The work recalls the notion of "punctuated equilibrium", an idea associated with Niles Eldredge and Stephen Jay Gould that suggests organisms go through short periods of rapid evolution from time to time, against a background of relative stasis.

Pagel and his team suggest two possible reasons for such bursts in language evolution: founder events, in which the idiosyncrasies of a small number of language originators colour the language ever after, and the social desire of groups that have split off to separate themselves from the original language. Such pioneers would presumably tend to develop their own new words to help establish a sense of affiliation to their newly founded group.

"It is really reflective of a new and emerging trend: the application of mathematical evolution to linguistics," says Erez Lieberman, a mathematician at Harvard University, US, who has worked on similar problems.

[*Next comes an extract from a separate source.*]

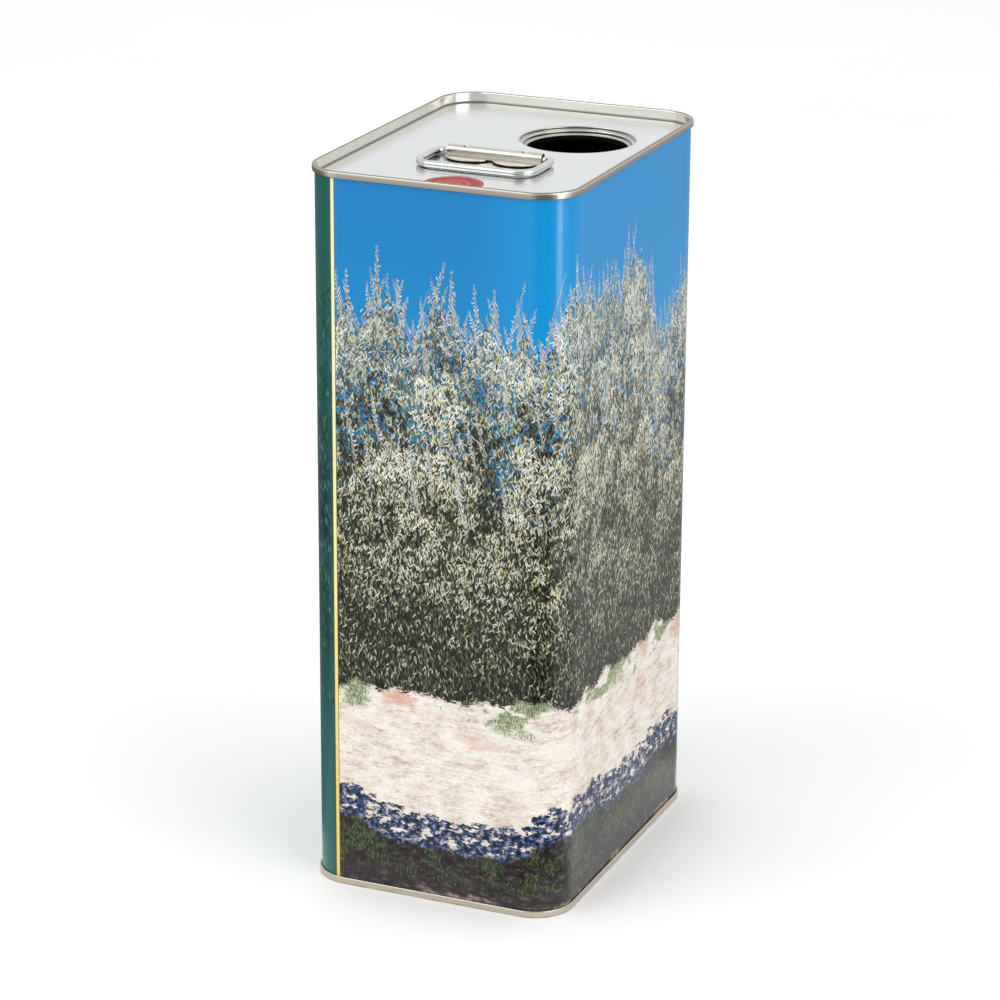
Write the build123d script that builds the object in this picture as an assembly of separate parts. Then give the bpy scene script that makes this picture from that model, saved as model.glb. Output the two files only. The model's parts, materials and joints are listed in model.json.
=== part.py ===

Different language families show different amounts of this punctuational word change. But this variation is no cause for concern, says Lieberman: "The very clean stories are in the extremely mature fields where everyone knows exactly how to do the analysis. Fundamentally, if you are going to be breaking new ground, you are going to get dirty."

CAUSE OR EFFECT?

Brian Joseph, a historical linguist at Ohio State University, US, and the editor of the journal Language, says the work is clever, but notes: "The idea that language change does not occur at a steady rate is nothing new; 'bursts' of change and periods of stasis have long been recognised."

He wonders whether Pagel can prove that the language splits caused the bursts, rather than the other way around. Could languages that evolve faster just be more prone to splitting?

Pagel concedes that the trees would look exactly the same with the causality reversed. But he says that while founder effects and social factors can be used to explain post-split bursts, "There are no external indicators that the causality goes the other way."

Just as trying to fit Earth's life forms into phylogenetic trees is the work of generations of careers, fitting languages into trees is no picnic. Pagel's team relied on decades of work by linguists to position the splitting events on which the work rests.

But, says Joseph, "There are no clear-cut criteria that tell you that two speech forms have diverged to the point of being considered separate languages; sometimes, as the authors themselves recognise, social factors play the strongest role in perceptions of there being a new language."